Block CEO Jack Dorsey told employees and investors this week that artificial intelligence was the reason thousands of staff were being laid off, a blunt attribution that turned an internal tooling push into a public test case for “AI-first” management. According to Business Insider, Dorsey announced cuts affecting about 4,000 workers—roughly 40% of the company—then appeared on a companywide video call titled “gratitude” to explain the decision.

Block, which owns Cash App and Square, had been encouraging employees to use AI tools in day‑to‑day work for months. Several former workers told Business Insider they adopted the tools willingly, sometimes in what felt like a celebratory atmosphere, but they did not believe the technology was ready to replace humans at the scale implied by the layoffs. The company had also carried out smaller, performance‑based cuts earlier, leaving some staff uneasy even as AI usage increased.

Dorsey’s core claim was simple: a smaller team using the tools Block is building can “do more and do it better,” he said on the company’s earnings call, per Business Insider. That framing matters because it shifts the justification from market conditions or product strategy to a capability narrative: headcount is no longer a cost to be managed but an inefficiency to be engineered away. It also shifts the internal argument from “what work do we stop doing” to “which roles are now redundant,” a distinction that tends to land hardest on support, operations, and middle layers that translate between product and customers.

The “gratitude” meeting described by Business Insider illustrates how AI adoption becomes a governance problem as much as a technical one. When a CEO ties layoffs to AI, every workflow decision becomes a personnel decision: who owns the model output, who signs off on quality, and who carries liability when automated work goes wrong. Employees can be told to integrate AI to improve productivity, while also being shown that successful integration reduces the need for their own role.

The optics were not helped by the meeting’s tone.

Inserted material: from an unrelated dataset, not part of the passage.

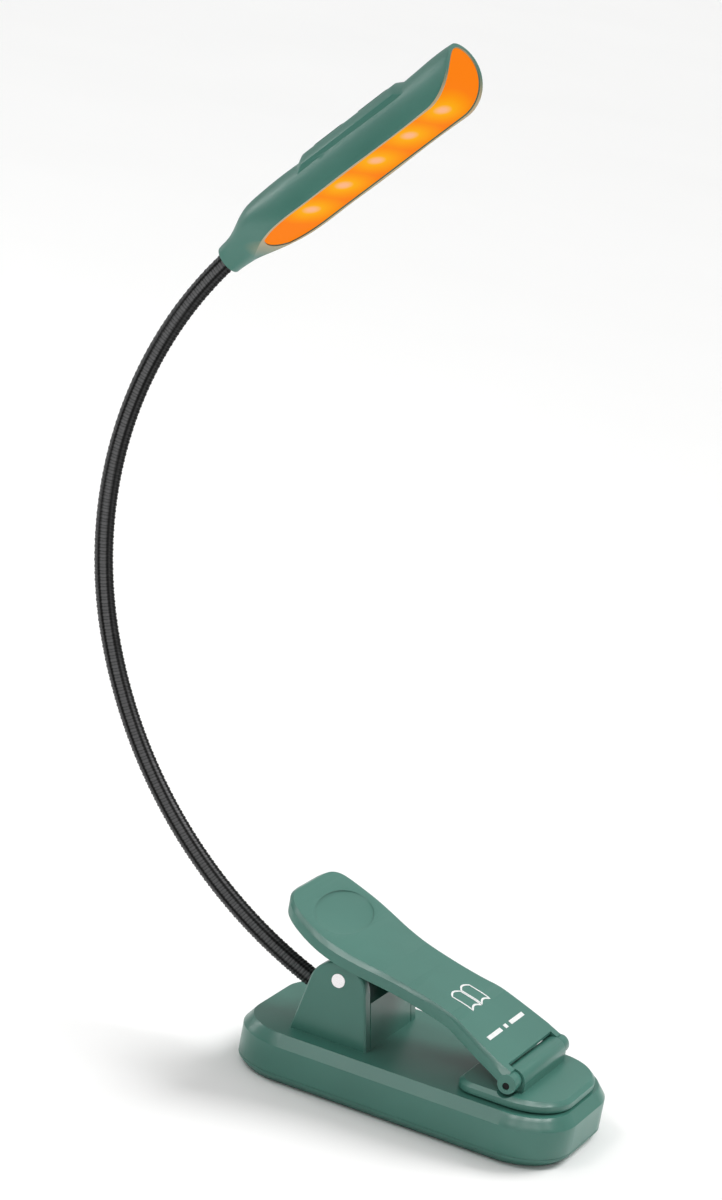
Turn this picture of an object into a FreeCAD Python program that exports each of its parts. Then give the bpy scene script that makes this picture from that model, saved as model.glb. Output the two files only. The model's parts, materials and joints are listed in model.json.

Attendees described a flood of emoji reactions from muted participants—thumbs‑down, thinking faces, and laughing‑crying icons—while some employees posted messages thanking Dorsey for the opportunity. One person asked whether Dorsey’s “love” hat was appropriate; he said it was about gratitude. The mechanics are familiar in modern tech management: a culture ritual is used to lower friction in a moment when the organisation is being rewired.

Block’s decision also lands amid a wider corporate pattern. Business Insider notes that Amazon’s Andy Jassy has signalled AI could reduce white‑collar roles, and Salesforce’s Marc Benioff has cited AI agents in customer support cuts. What makes Block different is not that it is using AI, but that the company’s leadership chose to name AI as the reason for a single, large reduction.

In practice, the people building with AI inside Block were not insulated from being replaced by it. The company’s memo made that explicit, and the “gratitude” call made it social: the tools were the strategy, and the headcount was the variable.